This is one of those insanely niche things I've always wanted to do if I had the proper way of going about it. Now that this SHB Topps series is doing well for me, I might as well go for it.
Mike Hessman is a name that many MLB fans may not have heard of. Maybe if you're a Braves fan who knew a lot about prospecting in the 2000s, or just an all-around stats expert. But if you're a Toledo Mud Hens fan...oh boy, you know Mike Hessman. You probably love Mike Hessman. Mike Hessman is the closest thing we have to a real life Crash Davis, a guy who flourished in the minor leagues but could never get things going in the majors.
In 2015, Hessman retired with 433 home runs in the minor league level, which is an all-time mark for minor leaguers. Mike Hessman hit more home runs in the minor leagues than Andres Galarraga did in the major leagues. Think about that.

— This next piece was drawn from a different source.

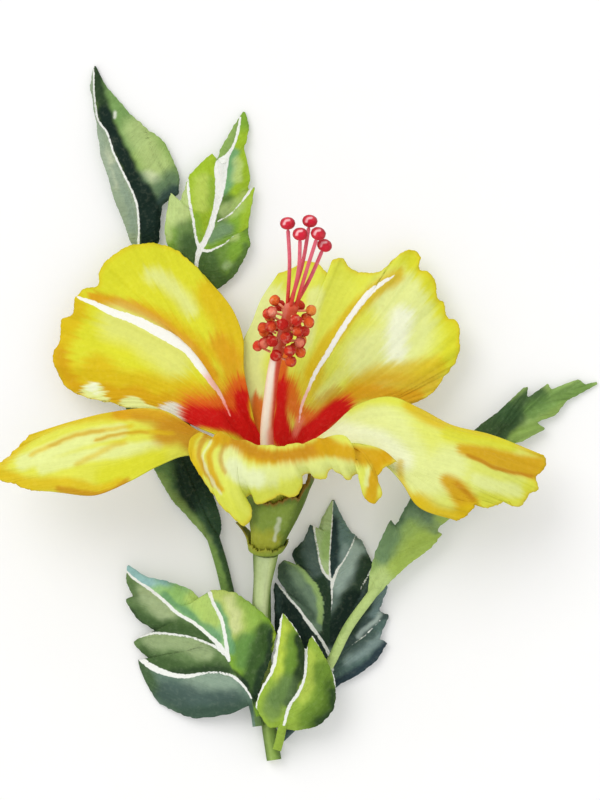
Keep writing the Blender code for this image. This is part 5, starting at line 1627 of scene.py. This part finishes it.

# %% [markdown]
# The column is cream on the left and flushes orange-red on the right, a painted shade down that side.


Hessman's story was rewarded by Topps a few times during their Pro Debut sets, but never in flagship. And so I figured I should rectify that.
Okay, so 2003, Hessman is called up to the Braves at 25, plays 16 games, hits .286. By this point, Hessman has already hit 136 home runs in the minors. He hits 2 in the majors 2003.
In 2004, he gets a slightly longer major league stint, backing up Adam LaRoche at 1st. In 29 games, Hessman bats .130 with another 2 home runs. Clearly, something's not working at the major league level yet. Meanwhile, he hits .287 with 19 home runs in Richmond.
In 2005, as he is 27 and has been with the Braves for the better part of a decade, he's granted free agency. So he signs the first of many minor league deals with the Detroit Tigers. At this point, Hessman sort of knows the drill, it seems. He gets a little play in Spring Training, kibitzes with Ivan Rodriguez and Dmitri Young, then spends the rest of the season in Toledo playing for one of the most well-attended minor league clubs in the union, and hitting more homers. He only hits .214 this season, but he notches 28 home runs.
2006 is similar, he doesn't get to the majors at all but keeps getting lots of playing time in Toledo. .165 average, 24 homers, which is a down year, but at least he gets to play.
2007 is probably the closest thing to a career year for Mike Hessman. First of all, he has his best year for Toledo, hitting .254 with 31 homers and 101 RBIs. Then the Tigers need assistance at 1st, they call him up for 17 games and he hits 4 more homers covering for Sean Casey. This is his first major league play since 2004, and he does what he can to make the most of it.
2008 is a similar year. Fantastic in Toledo, 34 home runs and 72 RBIs, which most 2008 Tigers would kill for, and a few games in the majors. This is one of Hessman's best MLB stints, as in 12 games he hits .296 with 5 home runs, making himself known as a decent backup first baseman.
However, in 2008, the first baseman is not someone easy to back-up like Sean Casey. 2008 is the beginning of the Miguel Cabrera era in Detroit, meaning Hessman is going to get less and less major league playing time.
In 2009, he's not going to get any, spending the entire season in Toledo despite once again having a decent time in Spring Training. This year for Hessman is slightly lower-key, with 23 home runs and 77 RBI for the Mud Hens.
After this, the Tigers don't bring Hessman back for 2010, and Hessman hops around for a few years.
The Mets are the first team to bite on Hessman, especially the season after losing their longtime first baseman, Carlos Delgado. So Hessman gets some playing time, though it's only 32 games. Hessman sadly only hits a measly .127, and only musters one final major league home run in his final MLB games. It's a sad way for him to go out, but thankfully, it's not the end of Hessman's baseball story.
After a mediocre season playing for the Orix Buffaloes in 2011, Hessman returns to minor league deals in America, playing yearlong stints in the AAA affiliates of the Astros and Reds, hitting 60 homers in those two seasons combined, before returning to the Toledo Mud Hens for his final two years, notching 34 home home runs in order to break the all-time minor league home run record in 2015. It's a huge moment for Hessman, for Toledo, and for the minors.
So Mike Hessman may not have been a high priority for Topps all those years, but he was a high priority for me when I made this. One of the things I ask myself when I consider subjects for this set is 'are they important in even the most specific story of baseball?' That's why I'll include a botched draft pick that hung on for several years, or a former small-team closer who kept relieving games into his 30s. And that's why Hessman is here. You can't talk about minor league baseball in this era without talking about Hessman, and you can't tell Hessman's story without talking about his major league games. Even though a lot of these were spring training pictures that didn't amount to MLB seasons, they still warrant cards in my eyes, because Hessman's story is that unique, and that important, to this era of baseball.